_Set task_. Select the lines that contain "finishes" and copy each of them.

Scripts that build objects
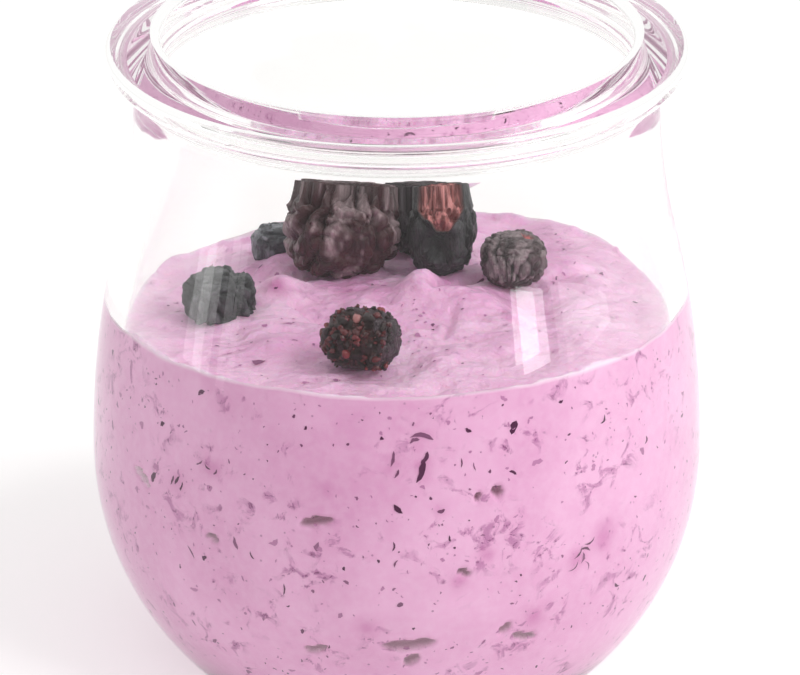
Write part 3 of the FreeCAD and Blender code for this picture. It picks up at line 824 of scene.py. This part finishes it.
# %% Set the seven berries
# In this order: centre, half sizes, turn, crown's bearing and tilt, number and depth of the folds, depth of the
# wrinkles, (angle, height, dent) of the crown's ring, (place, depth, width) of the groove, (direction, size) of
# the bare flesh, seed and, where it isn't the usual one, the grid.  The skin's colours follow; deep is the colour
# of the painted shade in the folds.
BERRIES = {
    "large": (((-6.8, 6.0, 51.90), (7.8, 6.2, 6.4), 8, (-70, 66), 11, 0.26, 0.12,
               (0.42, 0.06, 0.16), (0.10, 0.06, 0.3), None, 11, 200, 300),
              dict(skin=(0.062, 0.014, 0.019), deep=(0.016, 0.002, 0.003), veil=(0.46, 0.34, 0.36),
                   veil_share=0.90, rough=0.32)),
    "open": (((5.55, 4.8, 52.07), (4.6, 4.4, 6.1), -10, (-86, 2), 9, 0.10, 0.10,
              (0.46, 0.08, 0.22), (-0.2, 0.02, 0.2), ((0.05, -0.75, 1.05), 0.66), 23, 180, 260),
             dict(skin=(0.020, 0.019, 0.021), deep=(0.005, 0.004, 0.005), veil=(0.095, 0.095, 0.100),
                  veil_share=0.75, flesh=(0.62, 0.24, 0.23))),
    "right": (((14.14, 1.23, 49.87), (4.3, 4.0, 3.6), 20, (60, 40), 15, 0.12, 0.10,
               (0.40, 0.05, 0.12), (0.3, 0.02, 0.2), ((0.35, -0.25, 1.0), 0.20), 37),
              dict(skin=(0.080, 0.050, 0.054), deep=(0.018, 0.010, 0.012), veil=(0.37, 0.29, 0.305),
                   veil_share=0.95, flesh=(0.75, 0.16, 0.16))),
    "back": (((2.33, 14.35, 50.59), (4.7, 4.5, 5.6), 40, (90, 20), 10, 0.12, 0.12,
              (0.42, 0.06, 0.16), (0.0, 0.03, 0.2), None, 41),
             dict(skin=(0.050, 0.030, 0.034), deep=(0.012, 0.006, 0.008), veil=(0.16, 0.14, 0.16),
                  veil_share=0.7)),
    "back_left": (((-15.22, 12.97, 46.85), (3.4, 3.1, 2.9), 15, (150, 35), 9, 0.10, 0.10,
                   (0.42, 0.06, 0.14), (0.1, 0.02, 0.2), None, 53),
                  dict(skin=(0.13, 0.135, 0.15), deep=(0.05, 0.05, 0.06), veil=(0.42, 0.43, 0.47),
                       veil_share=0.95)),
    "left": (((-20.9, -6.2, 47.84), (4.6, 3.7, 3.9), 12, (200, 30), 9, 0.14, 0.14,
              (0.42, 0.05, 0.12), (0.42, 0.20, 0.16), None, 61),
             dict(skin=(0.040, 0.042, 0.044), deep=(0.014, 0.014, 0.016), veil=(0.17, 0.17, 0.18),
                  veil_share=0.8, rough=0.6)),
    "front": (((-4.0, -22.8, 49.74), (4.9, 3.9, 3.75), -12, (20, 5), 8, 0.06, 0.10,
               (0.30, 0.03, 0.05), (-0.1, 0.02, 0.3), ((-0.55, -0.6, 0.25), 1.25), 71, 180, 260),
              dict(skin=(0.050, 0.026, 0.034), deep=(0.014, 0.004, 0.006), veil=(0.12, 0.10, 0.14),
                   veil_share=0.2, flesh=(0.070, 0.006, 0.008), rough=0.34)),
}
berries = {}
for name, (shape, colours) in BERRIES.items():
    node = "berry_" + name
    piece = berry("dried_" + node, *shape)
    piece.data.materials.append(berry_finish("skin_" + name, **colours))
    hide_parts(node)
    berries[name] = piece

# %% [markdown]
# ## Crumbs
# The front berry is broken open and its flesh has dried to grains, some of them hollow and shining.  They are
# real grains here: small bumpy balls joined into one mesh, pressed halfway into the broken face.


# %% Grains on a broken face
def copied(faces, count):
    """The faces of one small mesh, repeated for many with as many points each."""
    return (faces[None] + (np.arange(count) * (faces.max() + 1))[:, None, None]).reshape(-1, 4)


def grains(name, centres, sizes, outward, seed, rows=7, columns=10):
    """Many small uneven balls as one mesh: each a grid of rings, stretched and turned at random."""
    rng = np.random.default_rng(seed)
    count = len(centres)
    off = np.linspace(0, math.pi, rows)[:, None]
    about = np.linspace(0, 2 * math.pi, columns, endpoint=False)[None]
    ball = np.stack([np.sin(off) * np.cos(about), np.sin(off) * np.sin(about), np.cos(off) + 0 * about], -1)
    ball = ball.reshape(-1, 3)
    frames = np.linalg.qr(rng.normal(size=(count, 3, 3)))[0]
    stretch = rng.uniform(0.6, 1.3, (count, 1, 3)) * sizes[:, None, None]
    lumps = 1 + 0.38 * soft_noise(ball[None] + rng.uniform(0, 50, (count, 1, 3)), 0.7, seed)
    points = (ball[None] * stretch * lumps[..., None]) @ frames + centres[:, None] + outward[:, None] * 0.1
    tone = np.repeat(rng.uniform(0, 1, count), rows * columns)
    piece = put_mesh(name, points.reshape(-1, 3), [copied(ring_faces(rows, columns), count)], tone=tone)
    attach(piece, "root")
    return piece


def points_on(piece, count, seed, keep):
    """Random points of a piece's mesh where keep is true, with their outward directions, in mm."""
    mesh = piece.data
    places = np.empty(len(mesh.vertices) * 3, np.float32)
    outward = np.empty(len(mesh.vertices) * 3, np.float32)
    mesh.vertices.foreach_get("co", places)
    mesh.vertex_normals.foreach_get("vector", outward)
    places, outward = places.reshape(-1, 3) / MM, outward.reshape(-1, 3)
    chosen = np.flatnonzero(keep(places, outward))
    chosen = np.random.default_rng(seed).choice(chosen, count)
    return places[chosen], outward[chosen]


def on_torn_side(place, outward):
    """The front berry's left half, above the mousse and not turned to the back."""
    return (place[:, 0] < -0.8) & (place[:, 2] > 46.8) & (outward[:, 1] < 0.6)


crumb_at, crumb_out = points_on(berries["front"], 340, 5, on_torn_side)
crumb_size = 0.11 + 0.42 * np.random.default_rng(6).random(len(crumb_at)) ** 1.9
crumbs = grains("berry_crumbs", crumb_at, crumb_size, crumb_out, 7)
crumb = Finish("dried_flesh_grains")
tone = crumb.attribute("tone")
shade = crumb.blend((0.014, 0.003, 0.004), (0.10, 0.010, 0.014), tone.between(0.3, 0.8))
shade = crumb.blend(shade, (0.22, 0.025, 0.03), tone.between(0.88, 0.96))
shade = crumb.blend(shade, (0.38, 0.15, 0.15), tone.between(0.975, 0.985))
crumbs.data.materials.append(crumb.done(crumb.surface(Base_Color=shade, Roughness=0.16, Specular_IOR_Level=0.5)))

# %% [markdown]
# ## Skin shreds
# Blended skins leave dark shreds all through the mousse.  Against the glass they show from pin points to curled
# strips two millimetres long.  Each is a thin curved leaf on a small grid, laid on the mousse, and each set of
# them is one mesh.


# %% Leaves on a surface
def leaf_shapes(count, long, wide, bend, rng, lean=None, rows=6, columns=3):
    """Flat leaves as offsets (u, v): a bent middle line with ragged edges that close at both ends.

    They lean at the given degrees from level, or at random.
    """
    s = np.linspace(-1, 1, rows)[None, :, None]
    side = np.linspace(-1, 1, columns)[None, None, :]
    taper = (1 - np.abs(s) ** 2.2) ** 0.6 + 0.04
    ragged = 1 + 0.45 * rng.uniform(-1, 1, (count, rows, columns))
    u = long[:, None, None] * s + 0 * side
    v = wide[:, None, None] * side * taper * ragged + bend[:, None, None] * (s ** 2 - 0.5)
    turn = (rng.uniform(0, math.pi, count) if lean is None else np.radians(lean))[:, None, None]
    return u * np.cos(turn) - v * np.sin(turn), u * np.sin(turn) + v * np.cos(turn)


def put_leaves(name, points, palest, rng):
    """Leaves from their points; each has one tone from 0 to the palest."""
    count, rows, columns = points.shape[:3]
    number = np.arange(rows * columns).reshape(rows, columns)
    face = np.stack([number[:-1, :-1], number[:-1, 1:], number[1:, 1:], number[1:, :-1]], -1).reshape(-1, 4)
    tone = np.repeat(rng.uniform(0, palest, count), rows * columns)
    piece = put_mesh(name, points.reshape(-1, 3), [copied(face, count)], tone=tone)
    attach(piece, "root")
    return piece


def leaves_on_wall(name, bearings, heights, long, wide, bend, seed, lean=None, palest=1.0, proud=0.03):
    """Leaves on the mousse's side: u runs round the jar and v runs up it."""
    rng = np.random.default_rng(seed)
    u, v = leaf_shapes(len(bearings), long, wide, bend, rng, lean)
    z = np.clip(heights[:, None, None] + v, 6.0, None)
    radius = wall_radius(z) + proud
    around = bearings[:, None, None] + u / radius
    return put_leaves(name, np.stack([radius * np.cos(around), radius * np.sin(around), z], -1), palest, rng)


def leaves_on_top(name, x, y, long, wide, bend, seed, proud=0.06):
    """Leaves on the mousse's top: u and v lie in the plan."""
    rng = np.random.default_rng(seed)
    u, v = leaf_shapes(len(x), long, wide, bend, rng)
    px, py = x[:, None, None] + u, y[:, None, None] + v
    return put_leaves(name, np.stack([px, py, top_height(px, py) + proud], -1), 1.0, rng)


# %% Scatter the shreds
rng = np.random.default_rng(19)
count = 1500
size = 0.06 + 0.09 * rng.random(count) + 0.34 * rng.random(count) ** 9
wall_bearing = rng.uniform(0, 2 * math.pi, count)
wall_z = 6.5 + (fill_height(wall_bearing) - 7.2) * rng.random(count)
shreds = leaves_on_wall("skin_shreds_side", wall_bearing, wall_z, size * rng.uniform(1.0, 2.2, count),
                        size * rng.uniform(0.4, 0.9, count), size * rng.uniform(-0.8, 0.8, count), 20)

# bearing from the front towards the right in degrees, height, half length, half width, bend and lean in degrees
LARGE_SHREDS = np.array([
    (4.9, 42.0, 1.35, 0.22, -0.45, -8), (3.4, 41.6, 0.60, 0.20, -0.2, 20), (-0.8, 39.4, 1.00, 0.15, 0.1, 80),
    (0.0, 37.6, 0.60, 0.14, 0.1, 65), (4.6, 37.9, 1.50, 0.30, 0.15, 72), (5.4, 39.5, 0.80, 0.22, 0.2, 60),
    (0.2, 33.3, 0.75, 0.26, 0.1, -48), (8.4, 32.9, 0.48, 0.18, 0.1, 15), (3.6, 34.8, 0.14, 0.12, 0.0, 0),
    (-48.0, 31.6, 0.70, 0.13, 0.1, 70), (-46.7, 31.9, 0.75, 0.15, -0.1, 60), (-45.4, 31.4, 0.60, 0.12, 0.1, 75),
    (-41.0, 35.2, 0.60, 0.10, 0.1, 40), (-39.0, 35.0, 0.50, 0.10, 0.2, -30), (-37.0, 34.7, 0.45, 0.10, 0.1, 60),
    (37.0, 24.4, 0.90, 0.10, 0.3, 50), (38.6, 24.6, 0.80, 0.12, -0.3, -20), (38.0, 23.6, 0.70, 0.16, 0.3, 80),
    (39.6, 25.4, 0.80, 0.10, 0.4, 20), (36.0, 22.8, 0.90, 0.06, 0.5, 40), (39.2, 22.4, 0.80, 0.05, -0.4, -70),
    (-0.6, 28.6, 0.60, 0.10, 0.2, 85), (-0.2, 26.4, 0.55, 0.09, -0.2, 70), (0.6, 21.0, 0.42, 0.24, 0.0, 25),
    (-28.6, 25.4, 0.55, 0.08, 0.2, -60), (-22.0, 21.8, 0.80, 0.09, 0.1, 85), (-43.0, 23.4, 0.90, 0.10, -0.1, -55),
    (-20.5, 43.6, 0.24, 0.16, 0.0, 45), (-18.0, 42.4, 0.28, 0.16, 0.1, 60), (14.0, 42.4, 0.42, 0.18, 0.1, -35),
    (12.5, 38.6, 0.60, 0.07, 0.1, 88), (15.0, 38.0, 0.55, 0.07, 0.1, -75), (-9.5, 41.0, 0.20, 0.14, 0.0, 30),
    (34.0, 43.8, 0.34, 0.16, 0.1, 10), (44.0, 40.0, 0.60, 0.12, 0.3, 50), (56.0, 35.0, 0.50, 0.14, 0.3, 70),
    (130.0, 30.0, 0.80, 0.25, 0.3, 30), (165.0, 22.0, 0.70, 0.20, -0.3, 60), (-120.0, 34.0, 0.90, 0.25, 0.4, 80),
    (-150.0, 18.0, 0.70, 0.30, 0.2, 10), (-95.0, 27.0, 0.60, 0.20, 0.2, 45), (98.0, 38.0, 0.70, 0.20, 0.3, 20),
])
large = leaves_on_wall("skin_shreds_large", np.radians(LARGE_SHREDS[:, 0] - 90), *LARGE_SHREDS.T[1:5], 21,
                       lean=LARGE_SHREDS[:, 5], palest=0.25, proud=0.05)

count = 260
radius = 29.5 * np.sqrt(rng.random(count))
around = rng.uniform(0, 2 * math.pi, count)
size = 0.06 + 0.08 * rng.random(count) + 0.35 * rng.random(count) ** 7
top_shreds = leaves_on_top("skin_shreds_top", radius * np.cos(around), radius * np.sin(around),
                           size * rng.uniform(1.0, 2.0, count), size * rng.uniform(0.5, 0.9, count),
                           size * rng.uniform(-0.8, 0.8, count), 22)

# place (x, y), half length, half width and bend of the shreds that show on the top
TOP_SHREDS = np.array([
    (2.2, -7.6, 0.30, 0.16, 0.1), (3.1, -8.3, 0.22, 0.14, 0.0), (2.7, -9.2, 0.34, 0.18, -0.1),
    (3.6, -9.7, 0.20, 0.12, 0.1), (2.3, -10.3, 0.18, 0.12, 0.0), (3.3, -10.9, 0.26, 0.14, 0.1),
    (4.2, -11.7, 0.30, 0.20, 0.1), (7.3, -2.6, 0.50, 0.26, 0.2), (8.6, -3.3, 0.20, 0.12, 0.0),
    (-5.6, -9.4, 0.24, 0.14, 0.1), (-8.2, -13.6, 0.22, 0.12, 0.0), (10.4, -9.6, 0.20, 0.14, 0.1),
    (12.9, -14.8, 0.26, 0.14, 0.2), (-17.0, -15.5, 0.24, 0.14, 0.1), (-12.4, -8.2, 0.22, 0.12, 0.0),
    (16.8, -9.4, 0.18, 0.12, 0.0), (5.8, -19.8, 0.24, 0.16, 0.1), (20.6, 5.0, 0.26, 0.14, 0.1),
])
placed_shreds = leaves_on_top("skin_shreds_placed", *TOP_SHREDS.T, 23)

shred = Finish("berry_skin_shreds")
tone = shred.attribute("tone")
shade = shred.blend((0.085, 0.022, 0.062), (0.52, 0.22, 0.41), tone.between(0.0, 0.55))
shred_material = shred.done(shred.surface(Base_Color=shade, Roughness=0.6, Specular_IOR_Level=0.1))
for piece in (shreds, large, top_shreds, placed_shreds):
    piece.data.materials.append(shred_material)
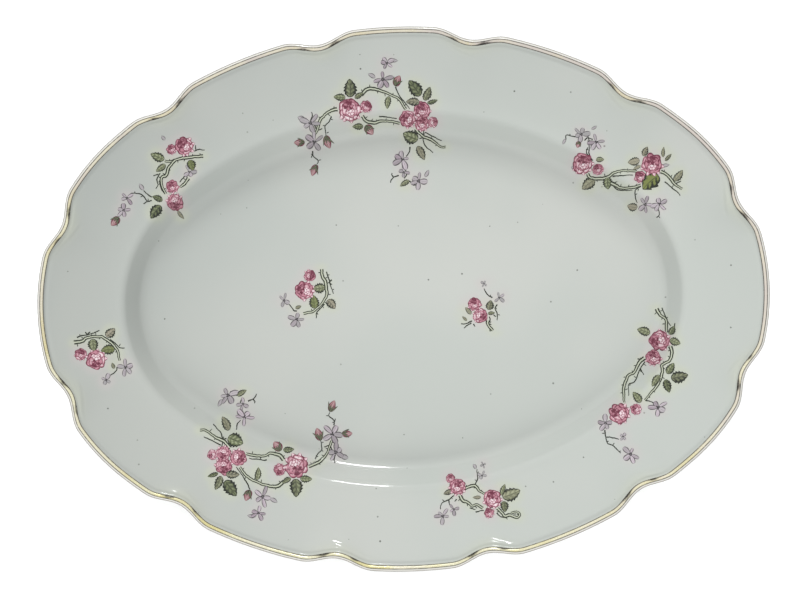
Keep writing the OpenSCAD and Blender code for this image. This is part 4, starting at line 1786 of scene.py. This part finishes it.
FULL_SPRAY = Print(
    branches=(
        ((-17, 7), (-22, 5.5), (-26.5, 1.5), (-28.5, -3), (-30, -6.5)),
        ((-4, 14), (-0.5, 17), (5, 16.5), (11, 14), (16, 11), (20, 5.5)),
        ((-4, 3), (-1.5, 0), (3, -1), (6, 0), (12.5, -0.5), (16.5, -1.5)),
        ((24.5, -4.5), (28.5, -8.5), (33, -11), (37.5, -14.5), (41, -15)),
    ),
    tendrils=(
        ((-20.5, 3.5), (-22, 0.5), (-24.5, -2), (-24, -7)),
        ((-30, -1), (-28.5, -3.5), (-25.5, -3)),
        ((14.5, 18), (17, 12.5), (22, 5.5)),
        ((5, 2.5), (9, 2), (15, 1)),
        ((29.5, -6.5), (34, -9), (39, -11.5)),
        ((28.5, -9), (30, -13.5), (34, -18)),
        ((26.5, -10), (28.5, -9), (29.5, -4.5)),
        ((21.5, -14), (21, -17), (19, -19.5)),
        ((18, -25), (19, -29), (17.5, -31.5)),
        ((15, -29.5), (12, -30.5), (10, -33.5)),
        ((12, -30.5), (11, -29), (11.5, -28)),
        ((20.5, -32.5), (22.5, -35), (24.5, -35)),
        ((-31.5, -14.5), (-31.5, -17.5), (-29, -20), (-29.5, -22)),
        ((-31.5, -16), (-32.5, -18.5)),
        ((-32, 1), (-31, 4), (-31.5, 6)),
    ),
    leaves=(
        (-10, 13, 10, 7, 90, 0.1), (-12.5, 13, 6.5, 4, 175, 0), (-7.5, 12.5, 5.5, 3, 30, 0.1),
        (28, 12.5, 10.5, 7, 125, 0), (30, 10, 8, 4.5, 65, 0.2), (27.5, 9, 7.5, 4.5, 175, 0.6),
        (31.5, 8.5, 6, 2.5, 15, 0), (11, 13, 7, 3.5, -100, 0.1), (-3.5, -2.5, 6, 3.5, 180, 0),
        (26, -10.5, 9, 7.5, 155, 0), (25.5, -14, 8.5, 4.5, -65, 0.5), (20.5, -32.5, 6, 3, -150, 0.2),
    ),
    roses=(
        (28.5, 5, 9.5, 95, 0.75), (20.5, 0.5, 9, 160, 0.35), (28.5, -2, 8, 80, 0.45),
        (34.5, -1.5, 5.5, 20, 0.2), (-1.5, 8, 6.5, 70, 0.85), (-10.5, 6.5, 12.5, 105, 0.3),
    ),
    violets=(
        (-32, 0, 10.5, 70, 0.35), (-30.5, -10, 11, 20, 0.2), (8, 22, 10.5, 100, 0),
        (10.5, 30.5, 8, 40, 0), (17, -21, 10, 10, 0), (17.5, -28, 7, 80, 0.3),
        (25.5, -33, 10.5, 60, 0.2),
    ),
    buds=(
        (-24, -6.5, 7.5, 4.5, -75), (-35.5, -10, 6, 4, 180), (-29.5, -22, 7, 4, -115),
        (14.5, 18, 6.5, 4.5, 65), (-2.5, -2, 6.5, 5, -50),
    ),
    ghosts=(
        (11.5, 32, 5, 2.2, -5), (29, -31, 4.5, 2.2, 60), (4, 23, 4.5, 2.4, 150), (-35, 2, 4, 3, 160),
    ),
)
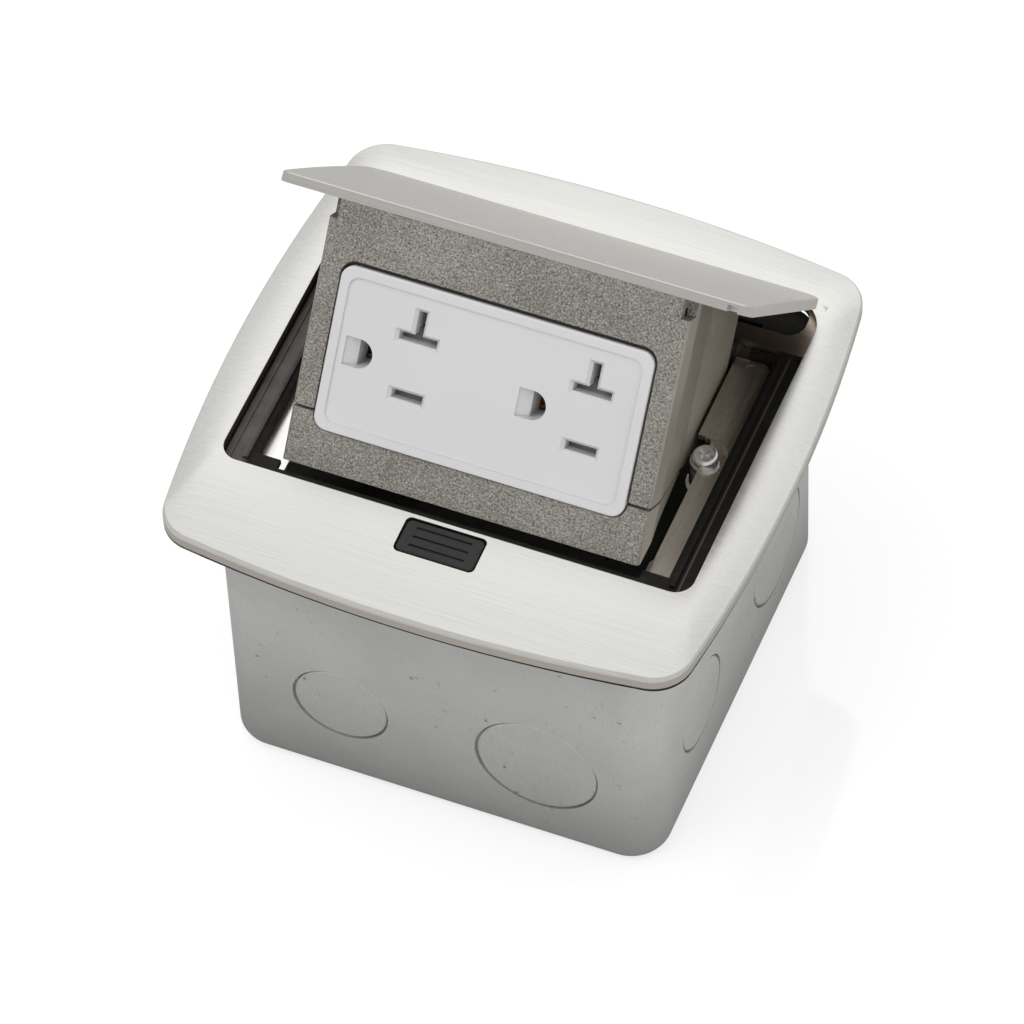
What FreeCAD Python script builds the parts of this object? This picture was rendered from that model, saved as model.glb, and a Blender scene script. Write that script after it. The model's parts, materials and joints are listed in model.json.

_Response to the task_.
Write part 3 of the FreeCAD and Blender code for this picture. It picks up at line 824 of scene.py. This part finishes it.
Keep writing the OpenSCAD and Blender code for this image. This is part 4, starting at line 1786 of scene.py. This part finishes it.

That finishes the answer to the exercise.